I think you can use bbswitch. It’s worth a try in any case. I suggest optimus-manager, which can handle all this automatically after you configured it.

You were right! I swear bbswitch did not work last I tried (which must be like a year ago or something), guessing it was because of that acpi_osi debacle…

So, now I use the same method as I did on my late XPS 9550, a script which changes configs to either using provideroutputsource with PRIME sync if I want that, or loading of bbswitch and only running the intel card.

Thanks for help, again! Shame that it doesn’t support D3, but oh well, the next laptop will support it I guess…

So, no official word from Nvidia yet … stuck with 5.9 for now

Some attention here ? 5.10 is LTS. I am with RTX 5000 and can not use newer kernel and 5.9 is EOL, so options are 5.4 and miss all fixes to BTRFS or go to 5.10 and have no power management at all … Just someone post “we are working on it”

As far as you know, how likely is it that the upcoming NVIDIA 460 driver will fix this issue? Or will we need to wait longer?

@phusho in the meantime I use this workaround, which however is based on bumblebee and thus it has slightly worst performance than the official Prime Offloading, but it’s still something.

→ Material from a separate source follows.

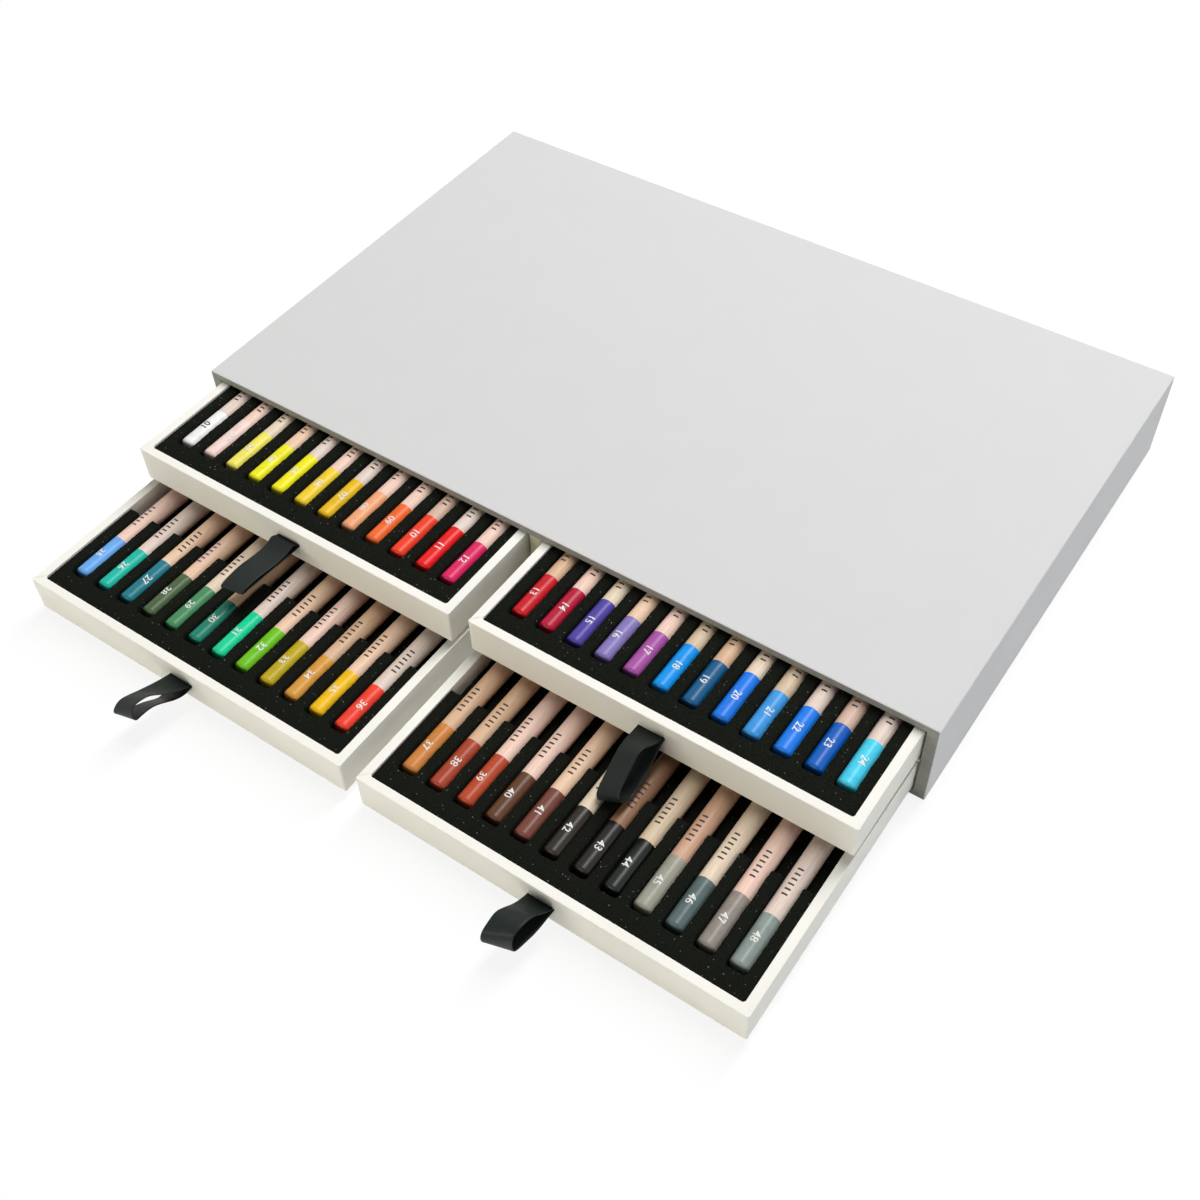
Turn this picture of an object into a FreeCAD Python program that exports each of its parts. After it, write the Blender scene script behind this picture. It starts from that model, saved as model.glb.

It is not fixed in 460.32.03.

Ok, I guess we’ll have to wait longer then. Thanks anyway

for now this workaround works, you can customize with your bus address:

#!/bin/bash

journalctl -f | \
while read line ; do
    echo "$line" | grep "kernel read not supported for file pci0000:00/0000:00:01.0/0000:01:00.0/config"
    if [ $? = 0 ]
    then
           dd if="/sys/bus/pci/devices/0000:01:00.0/config" bs=1 count=1 of=/dev/null
    fi
done

I’ve just upgraded my Manjaro installation, and I can confirm that with kernel 5.10.7-3 and NVIDIA driver 460.32.03 the power management is still not working, unfortunately. Since I do not use BTRFS I decided to downgrade to kernel 5.4 until the bug gets fixed.